_STATED TASK_. Going from the top of the data below, give again each line through the one containing "column_d = 41; // [30:1:50]", both ends kept.

_DATASET SECTION_.
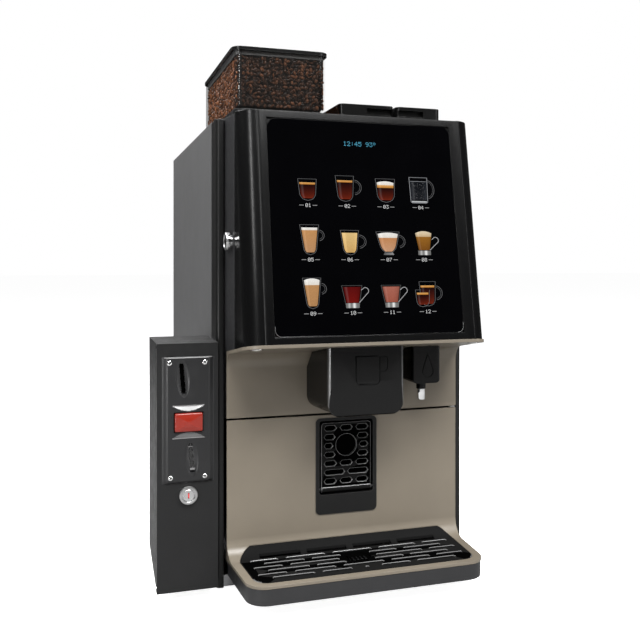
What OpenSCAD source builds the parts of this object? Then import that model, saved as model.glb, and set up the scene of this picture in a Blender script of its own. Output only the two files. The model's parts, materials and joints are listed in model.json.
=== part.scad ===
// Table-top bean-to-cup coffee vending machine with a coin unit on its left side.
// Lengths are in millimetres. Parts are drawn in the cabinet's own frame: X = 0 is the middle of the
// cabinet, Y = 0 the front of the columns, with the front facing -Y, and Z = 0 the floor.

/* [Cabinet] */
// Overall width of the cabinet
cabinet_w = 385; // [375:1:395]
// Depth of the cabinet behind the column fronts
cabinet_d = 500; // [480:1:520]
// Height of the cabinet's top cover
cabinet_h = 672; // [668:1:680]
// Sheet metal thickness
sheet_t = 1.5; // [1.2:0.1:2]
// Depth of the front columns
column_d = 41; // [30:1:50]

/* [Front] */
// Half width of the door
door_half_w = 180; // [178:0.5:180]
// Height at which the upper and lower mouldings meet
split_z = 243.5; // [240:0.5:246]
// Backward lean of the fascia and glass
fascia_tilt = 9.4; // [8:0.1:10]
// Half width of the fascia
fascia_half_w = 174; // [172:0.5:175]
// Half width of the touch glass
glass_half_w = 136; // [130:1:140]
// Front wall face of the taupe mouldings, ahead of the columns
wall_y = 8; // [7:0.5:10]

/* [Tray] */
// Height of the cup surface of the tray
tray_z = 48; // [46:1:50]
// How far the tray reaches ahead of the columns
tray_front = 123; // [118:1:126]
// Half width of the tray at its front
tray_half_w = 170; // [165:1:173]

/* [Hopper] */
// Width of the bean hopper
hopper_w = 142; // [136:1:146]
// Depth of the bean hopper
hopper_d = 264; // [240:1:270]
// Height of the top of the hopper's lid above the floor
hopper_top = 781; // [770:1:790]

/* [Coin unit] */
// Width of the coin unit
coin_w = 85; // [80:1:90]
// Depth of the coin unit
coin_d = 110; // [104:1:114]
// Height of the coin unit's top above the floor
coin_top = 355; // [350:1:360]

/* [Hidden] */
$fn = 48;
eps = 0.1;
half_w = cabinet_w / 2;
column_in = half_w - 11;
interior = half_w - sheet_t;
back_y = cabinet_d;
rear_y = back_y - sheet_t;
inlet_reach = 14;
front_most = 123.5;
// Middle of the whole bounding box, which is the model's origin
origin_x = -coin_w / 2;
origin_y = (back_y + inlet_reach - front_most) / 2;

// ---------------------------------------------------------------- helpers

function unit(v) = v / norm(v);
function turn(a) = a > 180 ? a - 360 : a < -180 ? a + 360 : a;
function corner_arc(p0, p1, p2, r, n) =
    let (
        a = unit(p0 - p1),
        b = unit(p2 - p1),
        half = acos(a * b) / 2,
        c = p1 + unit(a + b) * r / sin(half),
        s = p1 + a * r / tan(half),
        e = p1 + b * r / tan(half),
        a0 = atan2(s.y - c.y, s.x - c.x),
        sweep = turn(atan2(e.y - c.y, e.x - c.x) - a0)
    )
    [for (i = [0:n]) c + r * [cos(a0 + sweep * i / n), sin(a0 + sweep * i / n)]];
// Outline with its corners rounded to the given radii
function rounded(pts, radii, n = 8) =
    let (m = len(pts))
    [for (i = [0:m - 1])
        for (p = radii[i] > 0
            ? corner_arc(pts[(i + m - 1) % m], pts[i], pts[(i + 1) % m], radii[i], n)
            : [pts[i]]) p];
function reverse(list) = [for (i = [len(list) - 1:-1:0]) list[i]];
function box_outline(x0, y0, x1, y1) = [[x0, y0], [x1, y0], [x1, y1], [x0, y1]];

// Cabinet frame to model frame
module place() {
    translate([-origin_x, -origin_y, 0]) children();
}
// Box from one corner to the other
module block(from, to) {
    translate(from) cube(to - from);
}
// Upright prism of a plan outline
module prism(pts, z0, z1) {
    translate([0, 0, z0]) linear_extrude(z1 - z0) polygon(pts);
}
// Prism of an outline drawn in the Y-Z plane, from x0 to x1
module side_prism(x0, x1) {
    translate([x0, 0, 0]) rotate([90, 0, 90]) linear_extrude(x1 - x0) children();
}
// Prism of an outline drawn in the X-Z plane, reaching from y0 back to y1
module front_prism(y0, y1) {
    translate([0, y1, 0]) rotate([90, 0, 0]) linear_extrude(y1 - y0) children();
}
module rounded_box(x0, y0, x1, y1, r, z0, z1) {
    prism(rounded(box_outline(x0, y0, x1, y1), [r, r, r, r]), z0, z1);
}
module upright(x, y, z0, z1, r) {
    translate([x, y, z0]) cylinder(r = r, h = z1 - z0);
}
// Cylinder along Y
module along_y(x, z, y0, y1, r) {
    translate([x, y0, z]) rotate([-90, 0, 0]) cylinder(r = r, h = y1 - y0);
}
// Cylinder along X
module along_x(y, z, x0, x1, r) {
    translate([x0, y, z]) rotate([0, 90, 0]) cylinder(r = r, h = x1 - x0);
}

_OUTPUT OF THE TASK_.
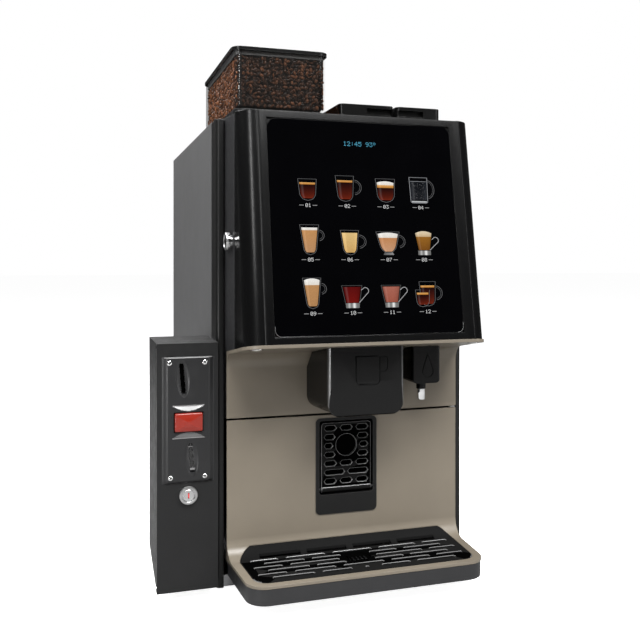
What OpenSCAD source builds the parts of this object? Then import that model, saved as model.glb, and set up the scene of this picture in a Blender script of its own. Output only the two files. The model's parts, materials and joints are listed in model.json.
=== part.scad ===
// Table-top bean-to-cup coffee vending machine with a coin unit on its left side.
// Lengths are in millimetres. Parts are drawn in the cabinet's own frame: X = 0 is the middle of the
// cabinet, Y = 0 the front of the columns, with the front facing -Y, and Z = 0 the floor.

/* [Cabinet] */
// Overall width of the cabinet
cabinet_w = 385; // [375:1:395]
// Depth of the cabinet behind the column fronts
cabinet_d = 500; // [480:1:520]
// Height of the cabinet's top cover
cabinet_h = 672; // [668:1:680]
// Sheet metal thickness
sheet_t = 1.5; // [1.2:0.1:2]
// Depth of the front columns
column_d = 41; // [30:1:50]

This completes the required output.